When a student sues under the First Amendment for being disciplined by the school for his or her expression, a court will likely apply the line of cases stemming from Tinker v. Des Moines Independent Community School District, 393 U.S. 503 (1969), or Hazelwood School District v. Kuhlmeier, 484 U.S. 260 (1988).  Tinker ruled that a school district may limit or discipline student expression if school officials reasonably conclude that the expression will “materially and substantially disrupt the work and discipline of the school.”  Hazelwood said that a school may exercise editorial control over the style and content of student speech in school-sponsored activities if their actions are “reasonably related to legitimate pedagogical concerns.”  But what if the student expression isn’t disruptive per se, and isn’t sponsored by the school, but contrary to the professional code of ethics the students are being trained to follow?  It isn’t unconstitutional for the school to discipline the student for such expression, the Supreme Court of Minnesota recently said.

Amanda Tatro worked on human cadavers as part of the anatomy lab work for the University of Minnesota’s mortuary science program in which she was enrolled.  Tatro agreed to abide by various rules as a condition of being granted access to the cadavers, including the code of professional conduct governing mortuary science students and anatomy lab rules.  The lab rules prohibited “blogging” about the anatomy lab or cadaver dissection.  The lab students were told during orientation that blogging included Facebook and Twitter.

Tatro posted a series of comments on her Facebook page about the human cadaver she was assigned to.  As a result of the comments, the university imposed sanctions against Tatro, including a failing grade in the lab course and placement on probation for the remainder of her undergraduate career.  Tatro sued the school for violations of her constitutional right to free speech.

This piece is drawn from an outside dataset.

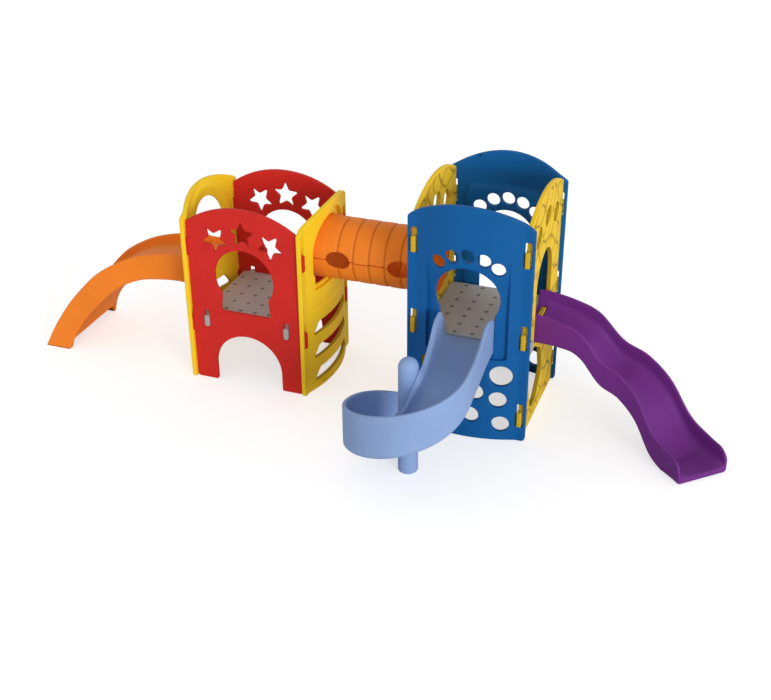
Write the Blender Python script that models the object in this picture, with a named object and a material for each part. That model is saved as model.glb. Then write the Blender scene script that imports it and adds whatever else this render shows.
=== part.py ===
# Modular play structure: a low tower and a tall tower of moulded plastic panels, a crawl tunnel
# between them and three slides. Metres, +Z up, -Y is the front, the low tower stands on the left.
# The origin is on the floor, in the middle of the structure's outline.

import math

import bmesh
import bpy
from mathutils import Matrix, Vector

# Clearance between faces that touch, and how far a cutter runs past what it cuts
TOUCH = 0.0003
CUT_REACH = 0.4
CUT_LAP = 0.01

# The panel system that both towers share
PANEL_WIDTH = 1.0
PANEL_THICKNESS = 0.038
PANEL_OVERHANG = 0.032
FLANGE_WIDTH = 0.072
BOW_DEPTH = 0.087
BOW_STEPS = 10
CORNER_RADIUS = 0.045
FOOT_RADIUS = 0.03
RECESS_DEPTH = 0.034
RECESS_WALL = 0.026
RECESS_LAP = 0.015
RECESS_LEDGE = 0.006

# Heights of the panels and decks, and the rise of each panel's arched top
RED_HEIGHT = 1.635
RED_RISE = 0.168
YELLOW_HEIGHT = 1.625
YELLOW_RISE = 0.13
BLUE_HEIGHT = 2.003
BLUE_RISE = 0.165
GOLD_DROP = 0.018
GOLD_RISE = 0.13
LOW_DECK = 0.62
HIGH_DECK = 0.83
DECK_THICKNESS = 0.10
DECK_LENGTH = 0.886

# Tabs and the slots that hold them: bottom of each tab, the tall tower's last one below its top
SLOT_WIDTH = 0.055
TAB_PROUD = 0.018
LOW_TABS = (0.455, 1.163)
LOW_TAB_HEIGHT = 0.165
LOW_SLOT_HEIGHT = 0.215
HIGH_TAB_FOOT = 0.135
HIGH_TAB_DROP = 0.465
HIGH_TAB_HEIGHT = 0.135
HIGH_SLOT_HEIGHT = 0.207
DECK_TAB_OFFSET = 0.3655
DECK_TAB_WIDTH = 0.045
DECK_SLOT_HEIGHT = 0.145

# Openings of the red panels, the stars above the middle of the window
STAR_RADIUS = 0.115
STAR_WAIST = 0.056
STAR_SIDE = 0.247
STAR_SIDE_RISE = 0.334
STAR_MIDDLE_RISE = 0.407
RED_WINDOW_HEIGHT = 1.003
RED_WINDOW_RADIUS = 0.267
RED_WINDOW_NECK = 0.214
RED_WINDOW_SILL_HALF = 0.231
RED_WINDOW_SILL = 0.683
CRAWL_HALF = 0.305
CRAWL_TOP = 0.468

# Openings of the blue panels
BLUE_WINDOW_HEIGHT = 1.235
BLUE_WINDOW_RADIUS = 0.258
BLUE_RECESS_HALF = 0.33
BLUE_RECESS_BOTTOM = 0.735
BLUE_RECESS_TOP = 1.665
DOT_RADIUS = 0.056
DOT_SIDES = 12
DOT_RING = 0.362
DOT_STEP = math.radians(20.3)
# Climbing holes on both sides of the middle, and one near it: distance out, height, radius
CLIMB_HOLES = ((0.291, 0.592, 0.091), (0.273, 0.374, 0.071), (0.301, 0.15, 0.070),
               (0.091, 0.431, 0.071))
CLIMB_MIDDLE = (0.060, 0.217, 0.070)
CLIMB_SIDES = 14

# Openings of the yellow panels
YELLOW_RECESS_RADIUS = 0.34
YELLOW_RECESS_HALF = 0.30
ENTRY_HALF = 0.27
RUNG_HALF = 0.332
RUNG_TOP_HALF = 0.27
RUNG_EDGE = 0.02
RUNG_HEIGHT = 0.108
RUNG_BOTTOMS = (0.083, 0.303, 0.525)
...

The court first considered the Tinker and Hazelwood lines of cases, but concluded that neither applied.  The university disciplined Tatro not because her Facebook posts created a substantial disruption on campus or within the mortuary science program, but because the posts violated established rules that require respect, discretion, and confidentiality in connection with work on human cadavers.  The Tinker analysis was therefore inapplicable.  Hazelwood did not apply either because no one would reasonably consider the Facebook posts as speech that the university sponsored or promote.

The discipline was constitutional for a different reason, the court said.  Dignity and respect for the human cadaver is an established part of the professional conduct standards for the mortuary science profession.  The academic rules that Tatro violated were narrowly tailored to the objective of promoting such professional standards.  The rules permitted “respectful and discreet” discussion of cadaver dissection outside the lab in a private setting, but prohibited blogging about cadaver dissection or the anatomy lab, which could reach a wide audience.  Tatro’s Facebook posts, for example, could be seen by the hundreds of people who were “friends” with Tatro on Facebook, as well as “friends of friends.”

LegalTXT Lesson:  Academic programs that prepare students to work in a particular profession may be able to limit off-campus student expression that violates the ethical standards of that profession.  The limits must still be “narrowly tailored” to the interest in training students to uphold professional standards, however, which means blanket bans on student expression often will not pass muster.